• _RECORDED DATA_
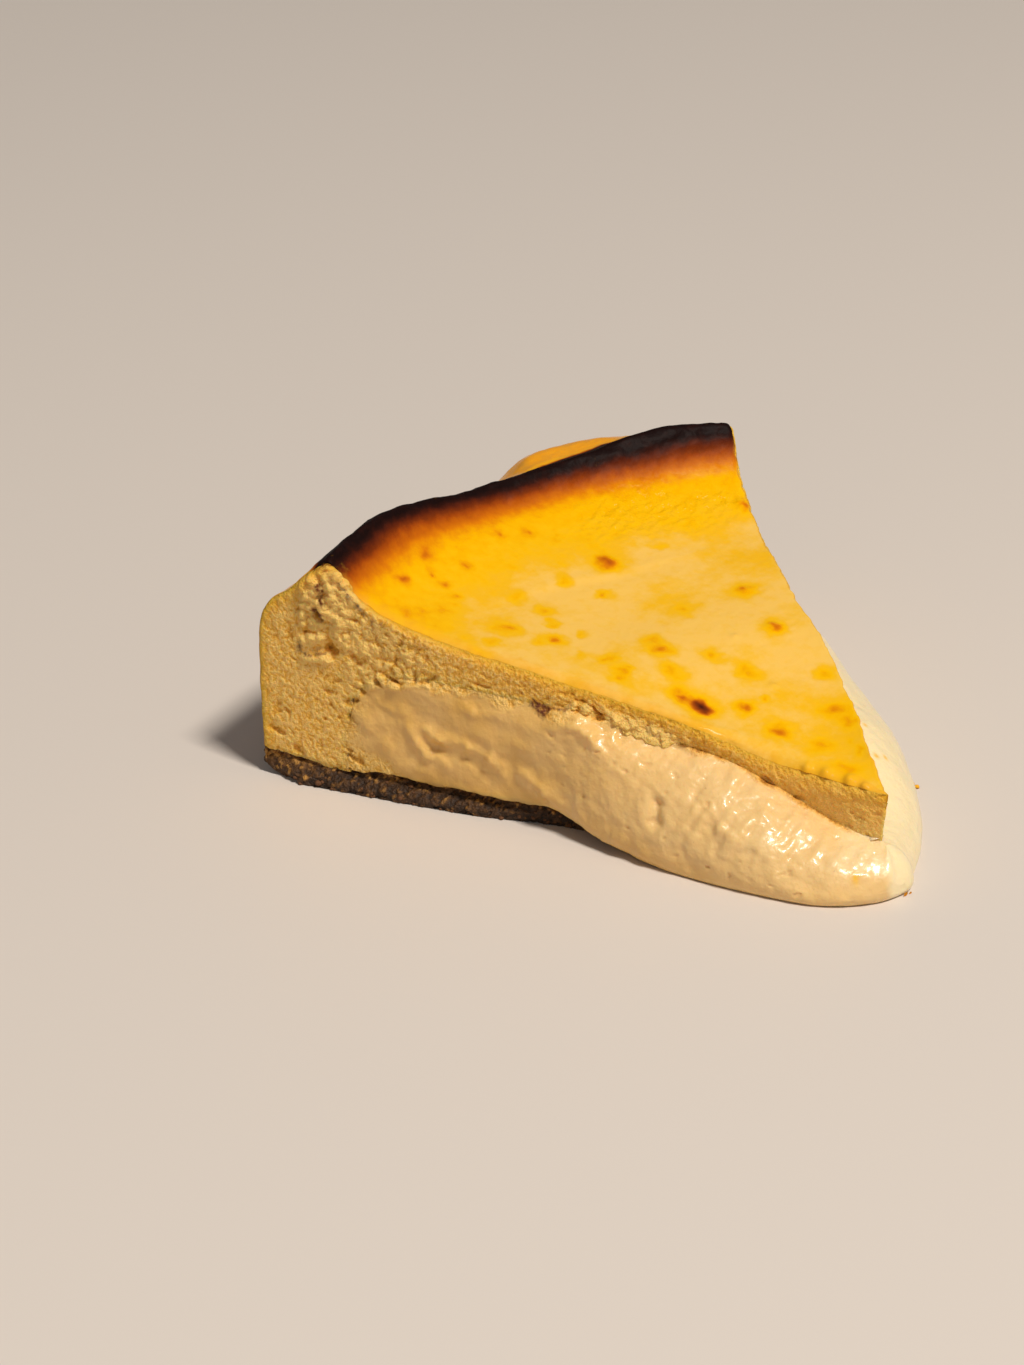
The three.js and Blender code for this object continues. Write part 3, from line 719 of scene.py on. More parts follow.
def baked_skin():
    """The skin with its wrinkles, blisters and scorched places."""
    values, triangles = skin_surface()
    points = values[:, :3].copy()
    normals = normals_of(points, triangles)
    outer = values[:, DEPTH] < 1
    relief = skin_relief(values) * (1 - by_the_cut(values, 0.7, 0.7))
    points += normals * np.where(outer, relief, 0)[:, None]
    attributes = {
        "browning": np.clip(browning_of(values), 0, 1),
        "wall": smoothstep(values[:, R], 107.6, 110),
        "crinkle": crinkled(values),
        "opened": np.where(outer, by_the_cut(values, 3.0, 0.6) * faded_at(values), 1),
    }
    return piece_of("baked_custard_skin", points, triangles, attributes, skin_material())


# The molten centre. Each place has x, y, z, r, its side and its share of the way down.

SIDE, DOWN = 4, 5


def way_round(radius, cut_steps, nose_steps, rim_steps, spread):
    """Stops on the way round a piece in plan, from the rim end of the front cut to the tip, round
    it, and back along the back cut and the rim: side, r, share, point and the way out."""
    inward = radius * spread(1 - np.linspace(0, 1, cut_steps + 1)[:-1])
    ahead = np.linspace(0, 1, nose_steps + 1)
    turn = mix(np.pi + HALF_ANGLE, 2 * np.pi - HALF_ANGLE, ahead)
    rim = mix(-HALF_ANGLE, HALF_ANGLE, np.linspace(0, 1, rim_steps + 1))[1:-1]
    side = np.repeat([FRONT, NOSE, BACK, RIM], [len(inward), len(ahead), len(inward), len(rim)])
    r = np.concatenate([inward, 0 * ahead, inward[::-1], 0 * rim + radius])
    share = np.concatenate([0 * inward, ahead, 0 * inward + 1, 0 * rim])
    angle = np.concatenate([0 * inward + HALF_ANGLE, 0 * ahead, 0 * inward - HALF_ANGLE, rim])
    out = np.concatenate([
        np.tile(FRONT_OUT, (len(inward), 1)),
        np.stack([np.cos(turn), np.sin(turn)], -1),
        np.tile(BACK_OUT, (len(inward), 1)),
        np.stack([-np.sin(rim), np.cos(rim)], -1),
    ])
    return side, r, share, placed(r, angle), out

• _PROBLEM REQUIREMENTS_
Only the lines from the first line of the material above through the line that contains "SIDE, DOWN = 4, 5" should be quoted, each one exactly.

• _REPLY TO THE TASK_
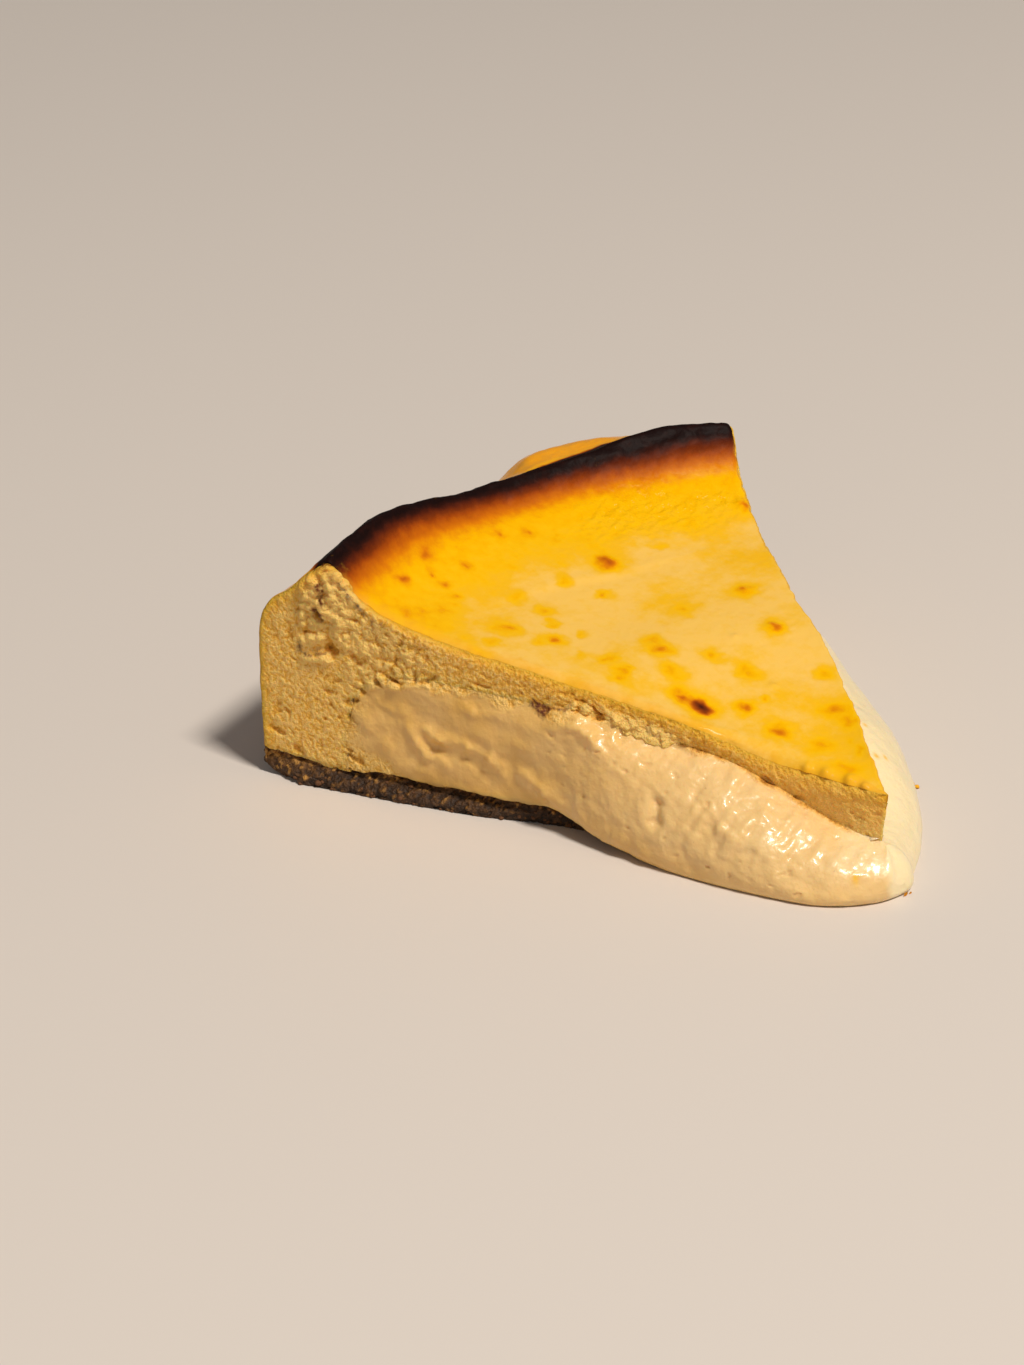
The three.js and Blender code for this object continues. Write part 3, from line 719 of scene.py on. More parts follow.
def baked_skin():
    """The skin with its wrinkles, blisters and scorched places."""
    values, triangles = skin_surface()
    points = values[:, :3].copy()
    normals = normals_of(points, triangles)
    outer = values[:, DEPTH] < 1
    relief = skin_relief(values) * (1 - by_the_cut(values, 0.7, 0.7))
    points += normals * np.where(outer, relief, 0)[:, None]
    attributes = {
        "browning": np.clip(browning_of(values), 0, 1),
        "wall": smoothstep(values[:, R], 107.6, 110),
        "crinkle": crinkled(values),
        "opened": np.where(outer, by_the_cut(values, 3.0, 0.6) * faded_at(values), 1),
    }
    return piece_of("baked_custard_skin", points, triangles, attributes, skin_material())


# The molten centre. Each place has x, y, z, r, its side and its share of the way down.

SIDE, DOWN = 4, 5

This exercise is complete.